3a. Nee, want hij kan/durft nergens te fietsen.
4a. Hij rijdt tegen de richting in, om zo de tram in te halen.
Hij wil laten zien ook kleine roodharige jongetjes dat kunnen.
5a. Kain kreeg toen Abel geboren werd weinig aandacht, Abel had geleerd dat het leven vrolijk is. Kain moest al het zware werk doen.
b. Kain werkt hard voor de bieten en maïs en de mensen vinden het niet goed.
Abel doet niks en iedereen is blij. Kain kreeg straf, Abel kreeg liefde.
Kain plukte voor zijn moeder een grote bos bloemen, Abel een distel, Abel werd omhelst en gekust.
c. Nee, Abel lokte het ook uit door niks te zeggen, hij werd altijd verwend en dat maakte Kain jaloers, hij had best eens voor zijn broer op kunnen komen.
d. Ik zou hem een paar jaar gevangenis straf geven. Ja, er zijn verzachtende omstandigheden, Kain heeft een heel zwaar leven gehad zonder liefde van zijn familie.
7d. In het verhaal uit de Griekse mythologie is het de schuld van Ikarus dat ze neerstorten, in het verhaal van Alfons Schweiggert is het de schuld van de vader.
In het verhaal van Alfons is dädalus uitvinder en in het verhaal uit de Griekse mythologie is hij kunstenaar.
8c. Overeenkomst: In allebei de verhalen gaat er iets dood, allebei gaat het over vader en zoon.

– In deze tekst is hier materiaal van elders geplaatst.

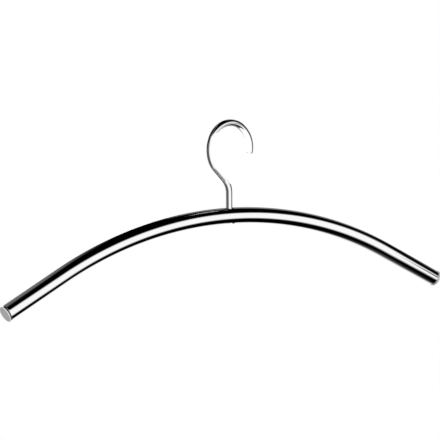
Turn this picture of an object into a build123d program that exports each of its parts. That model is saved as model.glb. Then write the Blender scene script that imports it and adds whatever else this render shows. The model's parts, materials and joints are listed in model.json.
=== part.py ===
from build123d import *
import os

# Chromed coat hanger: a bent round tube that swivels on a question-mark hook.
# Millimetres and degrees. +X runs along the bow and +Z is up. The clothes rail
# lies through the loop of the hook. The origin is the rail's seat, the highest
# point inside the loop. Every piece is made about the crown, where the tube's
# centre line meets the swivel axis, and is moved to the origin at the end.

# Bow tube
tube_diameter = 14.0
tube_wall = 1.0
bend_radius = 350.0
bend_half_angle = 27.7
end_run = 59.6
tube_end_chamfer = 0.5

# Hook rod, in the order in which it is bent, and its turn on the swivel at rest
wire_diameter = 6.0
shank_rise = 12.8
neck_bend_radius = 17.7
neck_bend_angle = 45.0
neck_run = 13.2
loop_radius = 22.1
tip_turn_in = 12.9
tip_chamfer = 0.9
hook_turn = 6.5

# Riveted lower end of the hook rod
spigot_diameter = 4.0
rivet_diameter = 5.6
rivet_height = 0.9
rivet_inset = 0.3

# Retaining washer, gripped by the rivet head
washer_diameter = 7.4
washer_thickness = 0.8

# Swivel bush: its neck fills the hole in the crown, its web carries the load
bush_neck_wall = 0.7
bush_rim_wall = 0.9
bush_web = 2.4
bush_inset = 0.1

# End plugs: a flange as wide as the tube, a narrower step that seats on the tube's
# end and leaves a groove around itself, and a hollow core with barbed fins
flange_thickness = 1.3
flange_chamfer = 0.8
step_length = 0.8
seat_land = 0.3
core_diameter = 9.6
core_length = 10.5
core_wall = 1.4
fin_count = 3
fin_length = 1.8
fin_gap = 1.2

# Clearances
running_clearance = 0.05
axial_play = 0.1
seat_clearance = 0.05
washer_clearance = 0.2
cut_overrun = 1.0
same_edge_share = 0.01

# Radii that the calls below use
tube_radius = tube_diameter / 2
bore_radius = tube_radius - tube_wall
wire_radius = wire_diameter / 2
spigot_radius = spigot_diameter / 2
rivet_radius = rivet_diameter / 2
washer_radius = washer_diameter / 2
core_radius = core_diameter / 2
fin_radius = bore_radius - seat_clearance
step_radius = bore_radius + seat_land

# Radii of the bush, from the rod and the washer that it holds
shank_bore_radius = wire_radius + running_clearance
spigot_bore_radius = spigot_radius + running_clearance
recess_radius = washer_radius + washer_clearance
neck_radius = shank_bore_radius + bush_neck_wall
body_radius = recess_radius + bush_rim_wall

# How far the bent tube falls away from the crown at the edge of the bush
saddle_drop = body_radius**2 / (2 * bend_radius)

# Heights on the swivel axis, from the bush's lower end up to the rod's shoulder
bush_bottom = bush_inset - tube_radius
rivet_bottom = bush_bottom + rivet_inset
washer_bottom = rivet_bottom + rivet_height
washer_top = washer_bottom + washer_thickness
web_bottom = washer_top + axial_play
web_top = web_bottom + bush_web
shoulder_height = web_top + axial_play


def bow_line():
    """Centre line of the tube: a straight run, the bend, and a straight run."""
    bend = CenterArc((0, -bend_radius), bend_radius, 90 + bend_half_angle, -2 * bend_half_angle)
    left_run = Line(bend @ 0 - (bend % 0) * end_run, bend @ 0)
    right_run = Line(bend @ 1, bend @ 1 + (bend % 1) * end_run)
    return Plane.XZ * Wire([left_run, bend, right_run])


def hook_line():
    """Centre line of the rod: the shank, the neck's bend and run, and the loop."""
    shank = Line((0, shoulder_height), (0, tube_radius + shank_rise))
    neck_bend = JernArc(shank @ 1, shank % 1, neck_bend_radius, neck_bend_angle)
    neck = Line(neck_bend @ 1, neck_bend @ 1 + (neck_bend % 1) * neck_run)
    loop_turn = 180 + neck_bend_angle + tip_turn_in
    loop = JernArc(neck @ 1, neck % 1, loop_radius, -loop_turn)
    return Plane.XZ * Wire([shank, neck_bend, neck, loop]), loop.center_point


def swept(path, radius):
    """A round rod along a path."""
    return sweep(Plane(path @ 0, z_dir=path % 0) * Circle(radius), path=path)


def upright(radius, bottom, top):
    """A round rod on the swivel axis, from one height to another."""
    return Pos(0, 0, bottom) * Cylinder(radius, top - bottom, align=(Align.CENTER, Align.CENTER, Align.MIN))


def level(radius, length):
    """A round rod along the bow's line at the crown, centred on the swivel axis."""
    return Rot(0, 90, 0) * Cylinder(radius, length)


def rims_at(shape, place, radius):
    """The round edges of a given radius that are centred on a place."""
    near = radius * same_edge_share
    rounds = shape.edges().filter_by(GeomType.CIRCLE)
    return [e for e in rounds if (e.arc_center - place).length < near and abs(e.radius - radius) < near]


def make_bow_tube():
    """The bent tube, with a hole in its crown for the bush's neck and one below for its body."""
    path = bow_line()
    tube = swept(path, tube_radius)
    end_rims = rims_at(tube, path @ 0, tube_radius) + rims_at(tube, path @ 1, tube_radius)
    tube = chamfer(end_rims, tube_end_chamfer)
    tube -= swept(path, bore_radius)
    tube -= upright(neck_radius + seat_clearance, 0, tube_radius + cut_overrun)
    tube -= upright(body_radius + seat_clearance, -tube_radius - cut_overrun, 0)
    return tube


def make_hook():
    """The bent rod with a blunted tip, and the spigot and rivet head at its foot."""
    path = hook_line()[0]
    rod = swept(path, wire_radius)
    rod = chamfer(rims_at(rod, path @ 1, wire_radius), tip_chamfer)
    rod += upright(spigot_radius, washer_bottom, shoulder_height)
    dome_radius = (rivet_radius**2 + rivet_height**2) / (2 * rivet_height)
    dome = Pos(0, 0, rivet_bottom + dome_radius) * Sphere(dome_radius)
    rod += upright(rivet_radius, rivet_bottom, washer_bottom) & dome
    return Rot(0, 0, hook_turn) * rod


def make_retaining_washer():
    """The washer that the rivet head grips, turning with the hook under the bush's web."""
    return upright(washer_radius, washer_bottom, washer_top) - upright(
        spigot_radius + running_clearance, washer_bottom - cut_overrun, washer_top + cut_overrun
    )


def make_swivel_bush():
    """The bush, pushed up from below: its body meets the tube's bore in a saddle
    around the crown's hole, and its two ends follow the outside of the tube."""
    inside = level(bore_radius - seat_clearance - saddle_drop, 2 * body_radius)
    outside = level(tube_radius - bush_inset, 2 * body_radius)
    bush = upright(body_radius, 0, tube_radius) & inside
    bush += upright(body_radius, -tube_radius, 0) & outside
    bush += upright(neck_radius, 0, tube_radius) & outside
    bush -= upright(shank_bore_radius, web_top, tube_radius + cut_overrun)
    bush -= upright(spigot_bore_radius, web_bottom - cut_overrun, web_top + cut_overrun)
    bush -= upright(recess_radius, -tube_radius - cut_overrun, web_bottom)
    return bush


def make_end_plug():
    """A plug about its own axis, its step seated on the tube's end at zero height."""
    plug_top = step_length + flange_thickness
    flange = upright(tube_radius, step_length, plug_top)
    flange = chamfer(rims_at(flange, Vector(0, 0, plug_top), tube_radius), flange_chamfer)
    plug = flange + upright(step_radius, 0, step_length) + upright(core_radius, -core_length, 0)
    for i in range(fin_count):
        fin_top = -fin_gap - i * (fin_length + fin_gap)
        barb = Cone(core_radius, fin_radius, fin_length, align=(Align.CENTER, Align.CENTER, Align.MAX))
        plug += Pos(0, 0, fin_top) * barb
    return plug - upright(core_radius - core_wall, -core_length - cut_overrun, 0)


def rail_seat():
    """The highest point inside the loop, on the hook as it is turned at rest."""
    centre = hook_line()[1]
    return Rot(0, 0, hook_turn) * Pos(centre.X, 0, centre.Y + loop_radius - wire_radius)


def main():
    path = bow_line()
    plug = make_end_plug()
    pieces = {
        "bow_tube": make_bow_tube(),
        "swivel_bush": make_swivel_bush(),
        "hook": make_hook(),
        "retaining_washer": make_retaining_washer(),
        "left_end_plug": Plane(path @ 0, z_dir=-(path % 0)) * plug,
        "right_end_plug": Plane(path @ 1, z_dir=path % 1) * plug,
    }
    to_seat = Pos(*(-rail_seat().position))
    os.makedirs("parts", exist_ok=True)
    for name, piece in pieces.items():
        export_step(to_seat * piece, f"parts/{name}.step")
    print("swivel axis and crown from the rail seat:", to_seat.position)


main()
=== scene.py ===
import json
import math

import bmesh
import bpy
from mathutils import Matrix, Vector


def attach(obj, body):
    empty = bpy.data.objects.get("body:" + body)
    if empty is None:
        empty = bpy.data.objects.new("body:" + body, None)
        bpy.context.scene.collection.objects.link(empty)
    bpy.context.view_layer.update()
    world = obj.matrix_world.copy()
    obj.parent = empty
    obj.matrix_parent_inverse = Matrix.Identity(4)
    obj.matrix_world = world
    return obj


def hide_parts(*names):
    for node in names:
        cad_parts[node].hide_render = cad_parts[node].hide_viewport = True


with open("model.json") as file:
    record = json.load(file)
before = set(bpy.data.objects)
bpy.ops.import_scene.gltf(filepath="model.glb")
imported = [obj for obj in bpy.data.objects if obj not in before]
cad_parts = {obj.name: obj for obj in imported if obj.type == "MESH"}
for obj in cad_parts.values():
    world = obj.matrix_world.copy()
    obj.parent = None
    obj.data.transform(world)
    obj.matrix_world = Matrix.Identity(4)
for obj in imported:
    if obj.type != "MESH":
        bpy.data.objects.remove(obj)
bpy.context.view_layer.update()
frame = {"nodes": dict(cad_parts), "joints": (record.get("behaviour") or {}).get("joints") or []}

# Chromed coat hanger: a bent tube that swivels on a question-mark hook.
# Metres and radians, but degrees for directions in the studio. The frame gives
# the swivel axis and the crown. Every new piece is shaped about the crown, where
# the tube's centre line meets that axis, and is then moved to where the crown
# lies from the frame's origin, the rail's seat in the loop.
mm = 0.001

# Bow tube
tube_radius = 7.0 * mm
tube_wall = 1.0 * mm
bend_radius = 350.0 * mm
bend_half_angle = math.radians(27.7)
end_run = 59.6 * mm
tube_rim_round = 0.8 * mm

# Holes in the crown, for the neck of the bush above and for its body below
neck_hole_radius = 3.8 * mm
body_hole_radius = 4.85 * mm
hole_overrun = 1.0 * mm

# Sides of the bow, as signs of X
left_side = -1
right_side = 1

# Hook rod, in the order in which it is bent
rod_radius = 3.0 * mm
shank_rise = 12.8 * mm
neck_bend_radius = 17.7 * mm
neck_bend_angle = math.radians(45.0)
neck_run = 13.2 * mm
loop_radius = 22.1 * mm
tip_turn_in = math.radians(12.9)
tip_round = 1.1 * mm
hook_turn = math.radians(6.5)

# Riveted foot of the hook, as heights from the crown
rivet_bottom = -6.6 * mm
rivet_height = 0.9 * mm
rivet_radius = 2.8 * mm
spigot_radius = 2.0 * mm
shoulder_height = -2.3 * mm

# End plugs: a rounded flange, a narrower step seated on the tube's end, and a core
flange_thickness = 1.3 * mm
flange_round = 0.7 * mm
flange_back_round = 0.3 * mm
step_length = 0.8 * mm
step_radius = 6.3 * mm
core_radius = 4.8 * mm
core_length = 10.5 * mm
core_wall = 1.4 * mm
fin_count = 3
fin_radius = 5.95 * mm
fin_length = 1.8 * mm
fin_gap = 1.2 * mm

# Fineness of the meshes
tube_segments = 120
bend_steps = 320
bore_bend_steps = 60
rod_segments = 64
neck_steps = 20
loop_steps = 96
round_steps = 6
round_profile = 0.5
same_place = 0.001 * mm
smooth_below = math.radians(35)

# Camera, in the photograph's frame of 440 by 440 pixels, with the pixel that shows the crown
picture_size = 440
focal_pixels = 3043.0
sensor_width = 36.0
camera_distance = 2595.0 * mm
camera_yaw = 0.5590
camera_pitch = 0.1006
camera_roll = 0.0060
crown_pixel_x = 229.2
crown_pixel_y = 215.8
nearest_seen = 0.1
farthest_seen = 30.0

# Colours: pairs of tones that a pattern mixes, and two plain tones
chrome_tones = ((0.925, 0.925, 0.93, 1), (0.965, 0.965, 0.968, 1))
plug_tones = ((0.53, 0.53, 0.52, 1), (0.6, 0.6, 0.59, 1))
bush_tones = ((0.012, 0.012, 0.012, 1), (0.03, 0.03, 0.03, 1))
zinc_tones = ((0.48, 0.48, 0.5, 1), (0.62, 0.62, 0.63, 1))
floor_tones = ((0.78, 0.78, 0.775, 1), (0.82, 0.82, 0.815, 1))
# Paler tone, painted on a plug's rim as a highlight
rim_highlight_tone = (0.63, 0.63, 0.62, 1)
# Near black, painted in a plug's groove as shade
groove_shade_tone = (0.015, 0.015, 0.014, 1)

# Heights of the bumps for grain and waviness. Squeezing the places along the bow
# draws the pattern of hairline scratches out along it
grain_height = 0.02 * mm
waviness_height = 0.02 * mm
hairline_squeeze = 0.04

# Wear and painted light: the chrome that the rail rubs about its seat, a painted highlight on the rim
# of a plug by its radius, painted shade in a plug's groove from just below its seat, and the bush's
# polish about the rod
rail_rub_start = 2.0 * mm
rail_rub_end = 9.0 * mm
rim_highlight_start = 5.6 * mm
rim_highlight_end = 6.7 * mm
groove_shade_below_seat = 0.3 * mm
polish_width = 0.4 * mm
# Strength of the painted shade in each plug's groove: full on the left plug, faint on the right
left_groove_shade = 1.0
right_groove_shade = 0.2

# Floor, as far below the rail as under a clothes rail, and the shares of its
# radius between which it turns from its own colour to white
floor_depth = 1.6
floor_radius = 4.0
floor_segments = 96
floor_plain_share = 0.3
floor_white_share = 0.95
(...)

Verschil: In Erlkönig is de vader bezorgt, in Konsumkönig word de vader boos.
Ik vind Konsumkönig beter omdat het over dingen gaat die tegenwoordig ook veel gebeuren, mensen worden omgepraat om iets te kopen.
9b. Een nikkelen brilletje zou een imperialistisch mode-invloed zijn, het meisje haalt het onderuit door te zeggen dat haar grootvader en overgrootvader ook zo'n brilletjes droegen en ze heeft er ook een foto van.
e. Menschenbild 1 en menschenbild 2 komen veel overeen maar menschenbild 1 is al 230 jaar oud.
11a. Zij is de tolk tussen haar moeder en Azuka, omdat haar moeder geen engels kan en Azuka geen duits.
b. Kerst is een familie feest: 'Weihnachten ist ja eigentlich ein Familienfest.'
Hij is kleiner dan Katharina: 'Ich habe mir immer .... ich mir ihn vorgestellt.' Azuka is een buitenlander.
12e. Er is geen karakterbeschrijving, alleen noodzakelijke dingen worden verteld.
Het is een verrassend en open einde. Het speelt zich in een maar korte tijd af.
13c. Het verhaal begint niet met een inleiding, maar meteen een verhaaltje over een mes. Er is geen karakterbeschrijving, ook hier worden alleen de noodzakelijke dingen vertelt. Er is een open einde.
Leesdossieropdracht.
1a. De teksten 2 - 3 - 7 - 9 zijn speciaal voor kinderen geschreven.
Kenmerken: Ze hebben allemaal korte zinnen, er wordt een makkelijke woordkeus gebruikt, het zijn allemaal gedichten, ze gaan allemaal over kinderen en over het dagelijks leven.
Ik vind de gedichten niet kinderachtig, omdat ze gewoon allemaal over het dagelijks leven gaan en daar vind ik niks kinderachtigs aan.
b. Ik herken tekst 4 het meest, omdat ik ook best vaak ruzie heb met mijn broertje omdat ik vind dat hij ook heel verwend is, hij krijgt heel vaak zijn zin en hij mag veel dingen die ik op die leeftijd nooit mocht. Soms zou ik hem ook wel de nek om kunnen draaien.